Rediscovering the Triune God: The Trinity in Contemporary Theology
As appearing in The Pneuma Review Winter 2007
Stanley J. Grenz, Rediscovering the Triune God: The Trinity in Contemporary Theology (Minneapolis: Fortress Press, 2004), 289 pages.
This book should be in every theological library. Stanley Grenz (1950-2005) offers a splendid account of the story of trinitarian thought in the twentieth century. The lucidly written volume is destined to become a standard textbook in colleges and universities. At the same time, it also holds great promise to revive the popular understanding of the Christian God as one god in three persons. Rediscovering the Triune God addresses both historians and theologians and contributes a highly valuable review of both contexts to what the back cover calls “the contemporary revolution in Trinitarian thought.”
The book surveys the development of a renewed interest in the doctrine of the Trinity during the twentieth century.
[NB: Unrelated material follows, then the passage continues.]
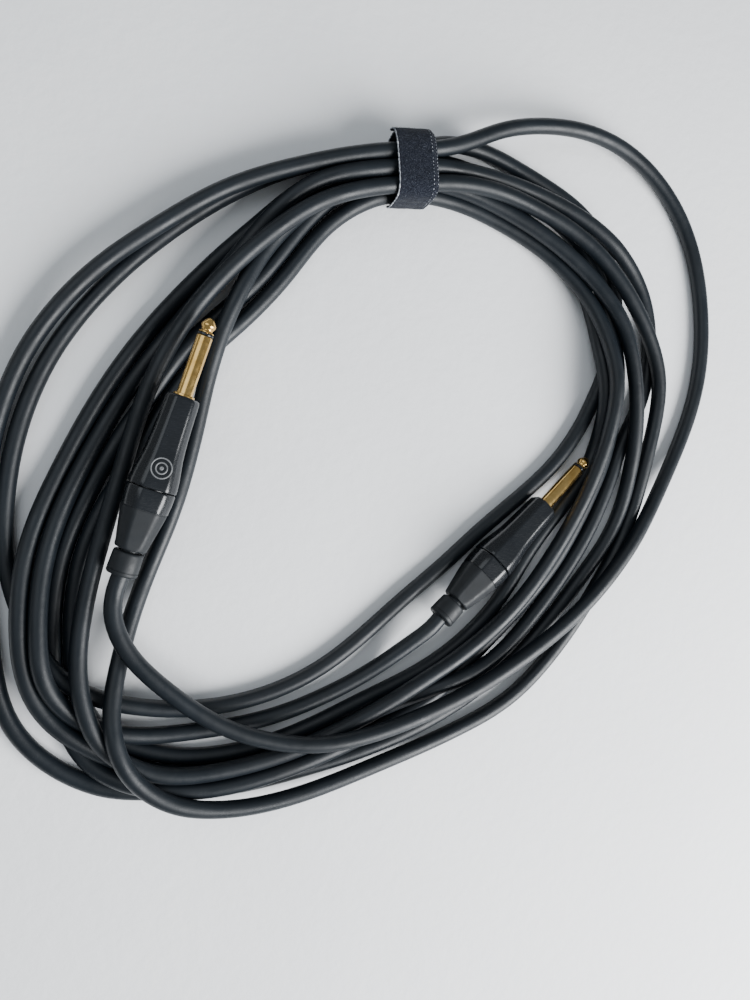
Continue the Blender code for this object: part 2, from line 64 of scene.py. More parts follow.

More precisely, Grenz focuses on the time period marked by the publication of Karl Barth’s Epistle to the Romans, in 1919, which is frequently seen as the initial impulse for the renewal of trinitarian thought, and by the publication of T. F. Torrance’s The Christian Doctrine of God, in 1996, which Grenz considers the last comprehensive theology of the triune God of the twentieth century. As a result, Grenz presents the reader with a list of eleven theologians who he considers the most significant contributors to the revival of trinitarian thought. Each of these voices comes from theological giants whose work has influenced much of the layout of the theological landscape since World War I. This list of trendsetters marks the framework for the entire book.
The overview is ordered topically, and the eleven theologians are grouped together in four chapters that follow the historical development of trinitarian thought in the twentieth century. In addition, the first chapter provides a historical basis for the overall theological discussion and sketches out “The Eclipse of Trinitarian Theology,” especially in the West, before the renaissance of the doctrine. The subsequent four chapters tell the story of the rediscovery of trinitarian thought by means of an unexpectedly brief list of central themes: the restoration of the trinitarian center (Chapter 2), the focus on the Trinity in history (Chapter 3), the idea of trinitarian relationality (Chapter 4), and the rediscovery of the immanent Trinity (Chapter 5). A brief epilogue concludes the book.